I recently busted out my spiralizer again since putting it away last fall after my frustrating go-around with a butternut squash. I thought this time, “lets use sweet potatoes!” thinking they would somehow work better in the machine. They didn’t. Maybe it’s just my machine, but I’m kind of over it. I’ll probably try it again with zucchini or maybe cucumbers in the future, but, meh. I’m thisclose to tossing it out for good because it’s not exactly the smallest appliance to store. And thus far, it’s been nothing but a disappointment.
This recipe, however, was not. It’s similar to the butternut squash pasta I made back in November, only sans the actual pasta, breadcrumbs and burrata. So, needless to say, it’s not nearly as indulgent, but manages to curb the craving just the same. The starchiness of the sweet potatoes is super satisfying, and when paired with earthy rosemary, nutty brown butter, and crunchy hazelnuts, it really leaves nothing to be desired. Except maybe a hit of grated parmesan (the good stuff) at the end to add salty complexity and take it over the top. Definitely go ahead and do that. I don’t know what I was thinking.
Also, after further consideration of this recipe, I think that roasting the sweet potatoes would fare better than sautéing as I do in the video. Tossing them around resulted in a lot of breakage and caused them to cook unevenly, so when I ate them, there were a few lingering pieces of raw sweet potato, which was definitely not a good thing (unlike al dente pasta). I think roasting them at a high temp – say 450? – with just a teensie bit of olive oil+s+p until they’re tender and even a little browned in parts (~15 minutes?), then tossing them with the accouterments at the end, would result in an even better dish.
But really, it’s your call. With sweet potatoes – in noodle form or not – brown butter, herbs, and nuts (and cheese!), you really can’t go wrong. Is it pasta? No. Is it tasty. Hell yeah.
- 2 large sweet potatoes (about 2 lbs), peeled
- 4 tablespoons salted butter
- 2 sprigs fresh rosemary
- water, as needed
- Kosher salt and freshly cracked black pepper, to taste
- 1/4 cup chopped toasted hazelnuts
- grated parmesan cheese (grana or reggiano), optional (not really)
- (for alternative method: 2 teaspoons olive oil)
- Use a vegetable spiralizer to turn the sweet potatoes into noodles.

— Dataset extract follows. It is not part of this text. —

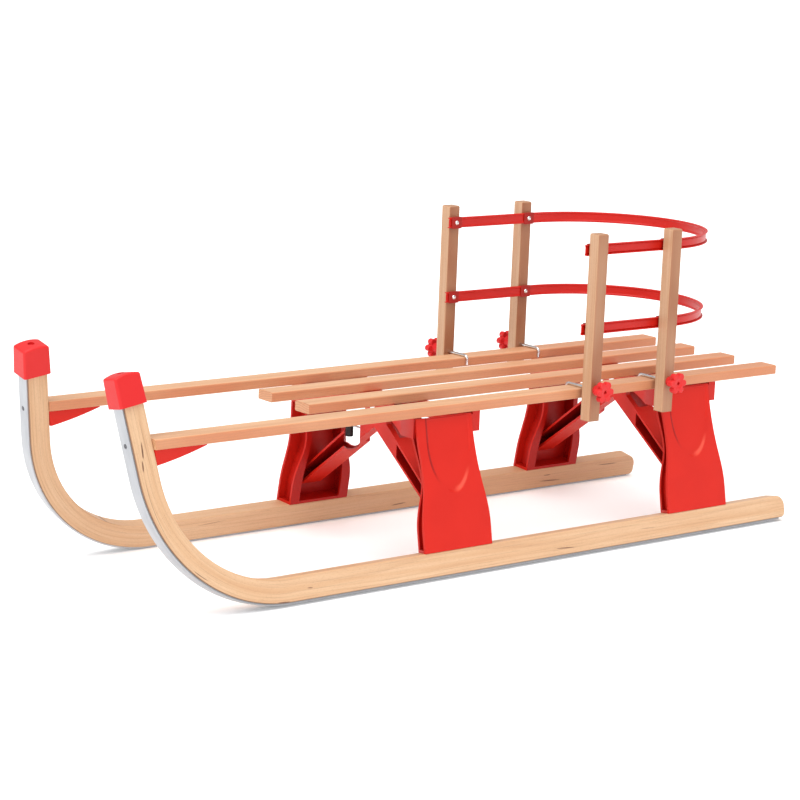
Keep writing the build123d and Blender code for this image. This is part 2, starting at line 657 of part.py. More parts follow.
low_x = min(piece.bounding_box().min.X for piece in pieces.values())
high_x = max(piece.bounding_box().max.X for piece in pieces.values())
to_origin = Pos(-(low_x + high_x) / 2, 0, 0)
for name, piece in pieces.items():
    export_step(to_origin * piece, "parts/" + name + ".step")
print("slats' rear ends at X", round(-(low_x + high_x) / 2, 3), "hinge at Z", round(PIVOT_Z, 3))
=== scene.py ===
"""Looks of a folding wooden sled with a clamp-on backrest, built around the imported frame.

Metres, in the frame's own axes: +X to the horns, +Y to the sled's left, +Z up, ground at Z = 0.
"""

from __future__ import annotations

import logging
import math
from dataclasses import dataclass, field, replace
from enum import Enum
from typing import Any, Callable, Iterable, Sequence, Union

import bmesh
import bpy
from mathutils import Matrix, Vector
from mathutils.bvhtree import BVHTree


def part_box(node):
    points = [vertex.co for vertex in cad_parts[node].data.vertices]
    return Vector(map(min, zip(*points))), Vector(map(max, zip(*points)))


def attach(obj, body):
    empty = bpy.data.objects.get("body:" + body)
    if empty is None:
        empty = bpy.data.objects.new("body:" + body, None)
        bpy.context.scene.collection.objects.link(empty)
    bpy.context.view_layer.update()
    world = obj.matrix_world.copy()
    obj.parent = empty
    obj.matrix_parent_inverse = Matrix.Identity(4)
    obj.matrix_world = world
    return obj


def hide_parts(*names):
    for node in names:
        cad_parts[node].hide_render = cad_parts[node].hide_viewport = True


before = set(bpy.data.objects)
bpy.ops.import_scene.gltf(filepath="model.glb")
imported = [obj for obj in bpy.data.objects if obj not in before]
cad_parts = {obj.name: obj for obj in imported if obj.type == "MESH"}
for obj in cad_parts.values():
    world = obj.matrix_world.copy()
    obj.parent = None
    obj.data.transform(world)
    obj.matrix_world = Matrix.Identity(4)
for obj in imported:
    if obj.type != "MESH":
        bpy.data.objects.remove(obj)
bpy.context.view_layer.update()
LOG = logging.getLogger("sled")

MM = 0.001
CORNER_STEPS = 4
Colour = tuple[float, float, float]
Span = tuple[float, float]
Value = Union[float, "Sock"]
Veil = tuple[float, float, Value]


# ---------------------------------------------------------------- node graphs
def operator(operation: str, turned: bool = False) -> Callable[["Sock", Value], "Sock"]:
    """Makes the method behind one of Python's operators on sockets.

    Args:
        operation: the Math node's operation.
        turned: whether the other value comes first.

    Returns:
        The method.
    """

    def method(value: "Sock", other: Value) -> "Sock":
        """The operation on the two values."""
        first, second = (other, value) if turned else (value, other)
        return value.graph.node("ShaderNodeMath", {"operation": operation}, {0: first, 1: second})

    return method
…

Alternatively, use the julienne attachment on a mandoline to slice the sweet potatoes into strips, or use a knife to just hack them into thin bits.
- Add butter to a large saute pan over medium heat. Swirl it around until it melts, sizzles and eventually turns brown and smells nutty. Add the rosemary sprigs and saute for about 30 seconds, or until they start to crisp. Add the sweet potatoes along with a splash of water (about 1 tablespoon) and toss around until they start to soften, about 5-10 minutes. Season with salt and pepper and continue cooking until they're totally tender, but not mushy.
- Transfer to a plate, top with the hazelnuts and parmesan, then serve immediately.
- Alternative method: Preheat the oven to 450 degrees. Line a sheet pan with parchment paper, then add the sweet potatoes and toss with olive oil, salt and pepper. Spread out into an even layer, then bake for about 15 minutes until they're tender and slightly browned. Brown the butter and rosemary in a saute pan just like in the directions above, then toss in the cooked sweet potatoes, plate, top with hazelnuts, parmesan, and serve.